• MATERIAL:
** start **

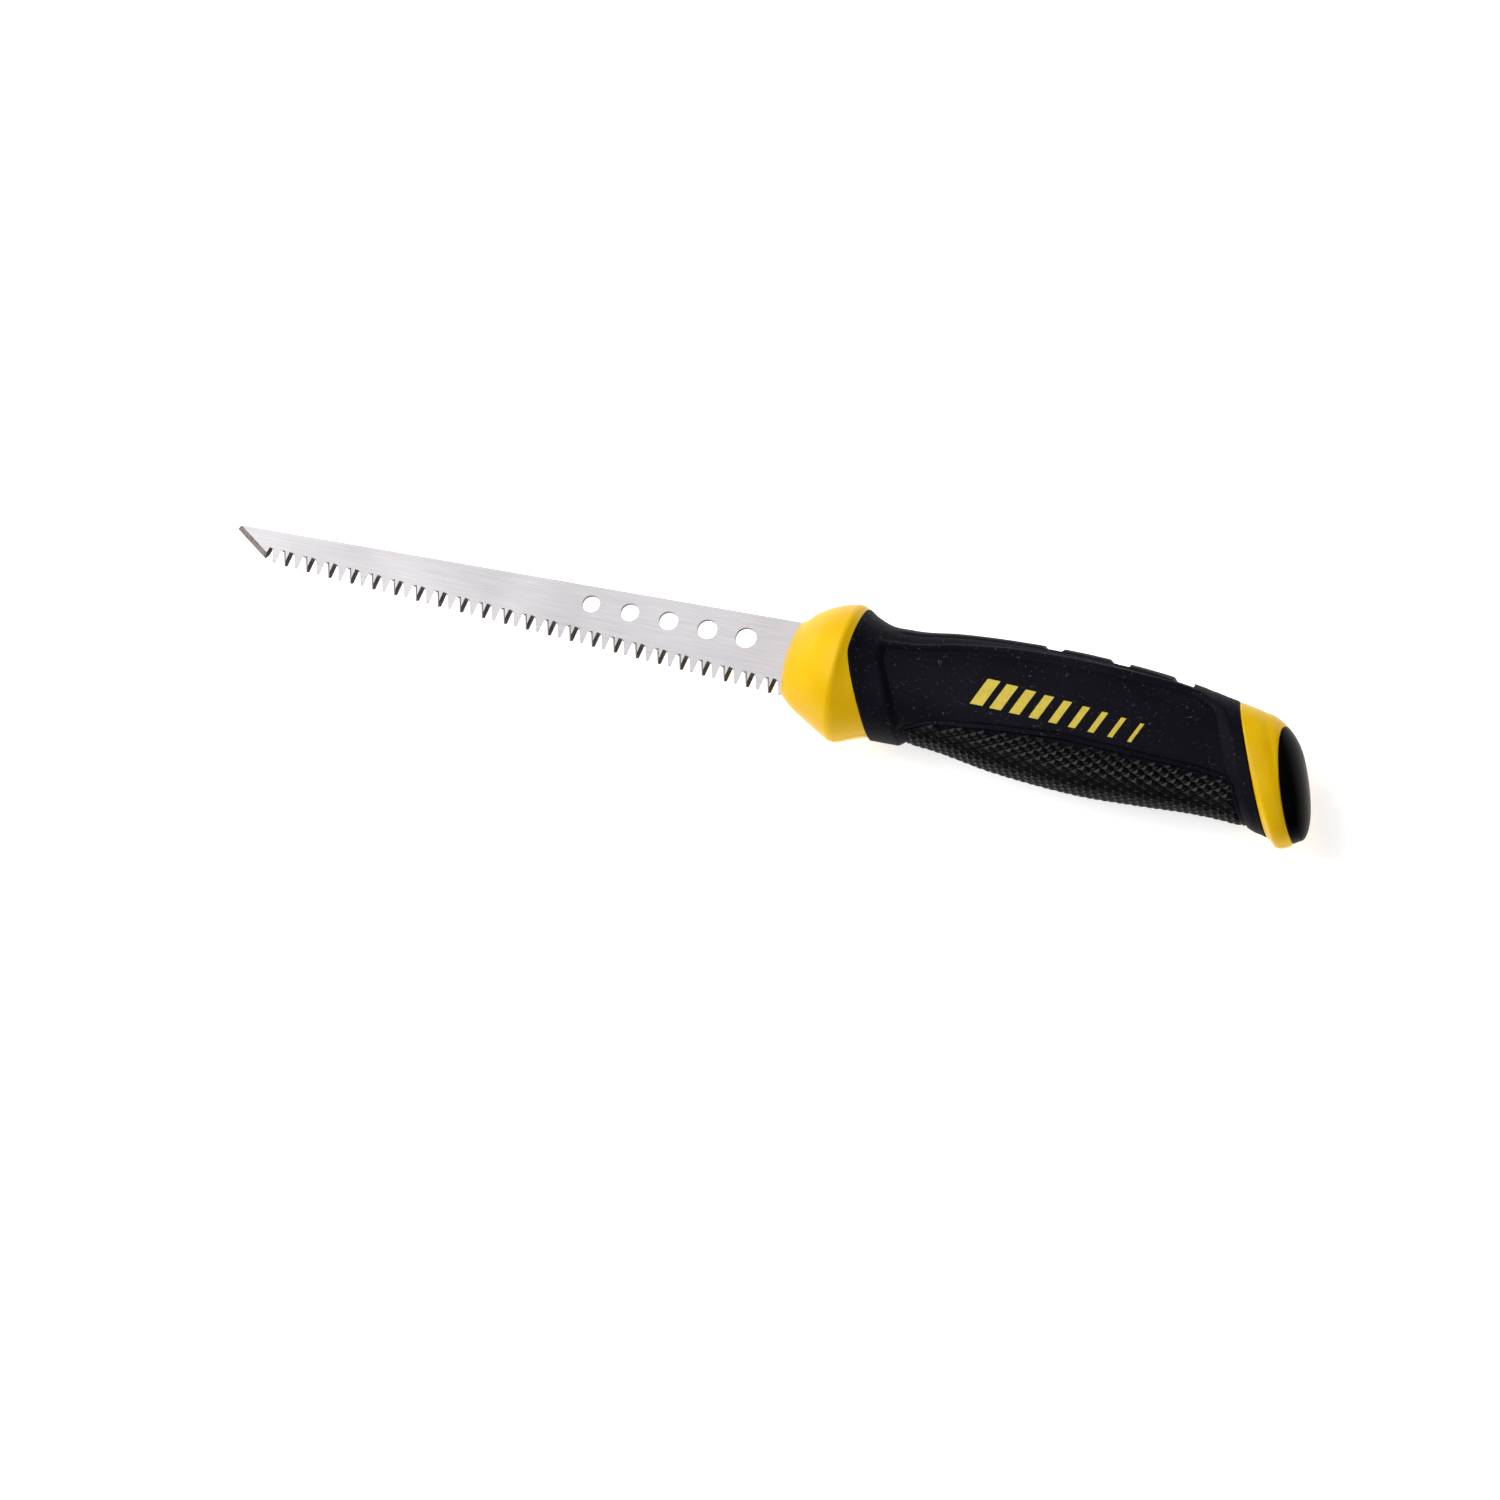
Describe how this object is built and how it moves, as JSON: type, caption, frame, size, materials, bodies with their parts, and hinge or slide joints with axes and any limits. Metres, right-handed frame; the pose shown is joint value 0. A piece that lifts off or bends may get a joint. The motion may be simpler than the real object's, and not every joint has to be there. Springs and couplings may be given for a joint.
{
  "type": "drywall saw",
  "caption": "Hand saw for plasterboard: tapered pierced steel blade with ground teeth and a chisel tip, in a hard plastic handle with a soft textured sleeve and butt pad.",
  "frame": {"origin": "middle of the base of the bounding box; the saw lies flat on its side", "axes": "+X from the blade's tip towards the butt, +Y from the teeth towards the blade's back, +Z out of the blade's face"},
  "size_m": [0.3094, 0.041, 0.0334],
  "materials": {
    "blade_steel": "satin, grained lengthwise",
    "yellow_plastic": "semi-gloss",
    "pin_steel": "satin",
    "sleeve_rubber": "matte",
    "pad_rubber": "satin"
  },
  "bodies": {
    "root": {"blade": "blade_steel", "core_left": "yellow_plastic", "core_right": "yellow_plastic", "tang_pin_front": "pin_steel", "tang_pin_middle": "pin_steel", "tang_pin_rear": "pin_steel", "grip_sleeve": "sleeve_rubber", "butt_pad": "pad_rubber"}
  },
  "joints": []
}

** end **

Word for word, restate all of the data shown above.

• EXERCISE RESULT:
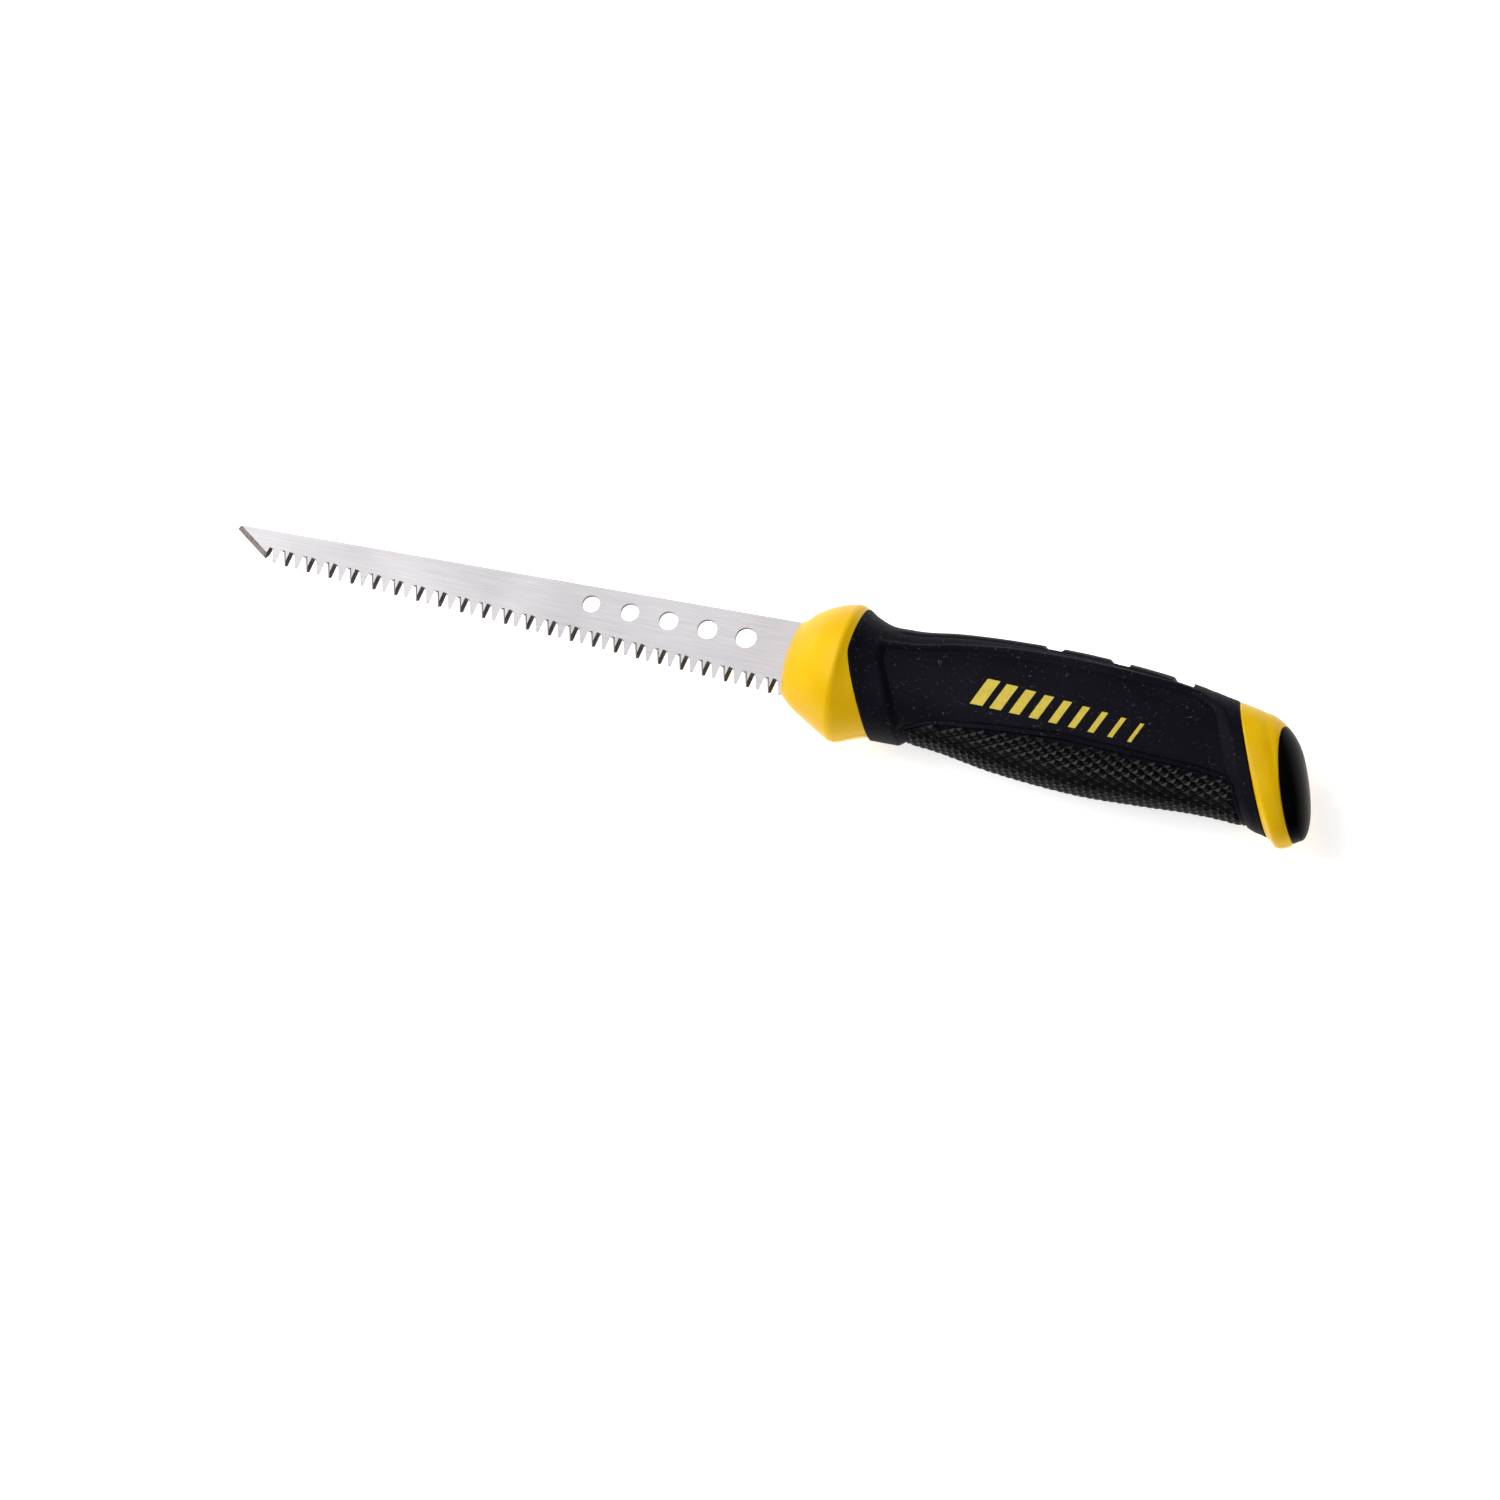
Describe how this object is built and how it moves, as JSON: type, caption, frame, size, materials, bodies with their parts, and hinge or slide joints with axes and any limits. Metres, right-handed frame; the pose shown is joint value 0. A piece that lifts off or bends may get a joint. The motion may be simpler than the real object's, and not every joint has to be there. Springs and couplings may be given for a joint.
{
  "type": "drywall saw",
  "caption": "Hand saw for plasterboard: tapered pierced steel blade with ground teeth and a chisel tip, in a hard plastic handle with a soft textured sleeve and butt pad.",
  "frame": {"origin": "middle of the base of the bounding box; the saw lies flat on its side", "axes": "+X from the blade's tip towards the butt, +Y from the teeth towards the blade's back, +Z out of the blade's face"},
  "size_m": [0.3094, 0.041, 0.0334],
  "materials": {
    "blade_steel": "satin, grained lengthwise",
    "yellow_plastic": "semi-gloss",
    "pin_steel": "satin",
    "sleeve_rubber": "matte",
    "pad_rubber": "satin"
  },
  "bodies": {
    "root": {"blade": "blade_steel", "core_left": "yellow_plastic", "core_right": "yellow_plastic", "tang_pin_front": "pin_steel", "tang_pin_middle": "pin_steel", "tang_pin_rear": "pin_steel", "grip_sleeve": "sleeve_rubber", "butt_pad": "pad_rubber"}
  },
  "joints": []
}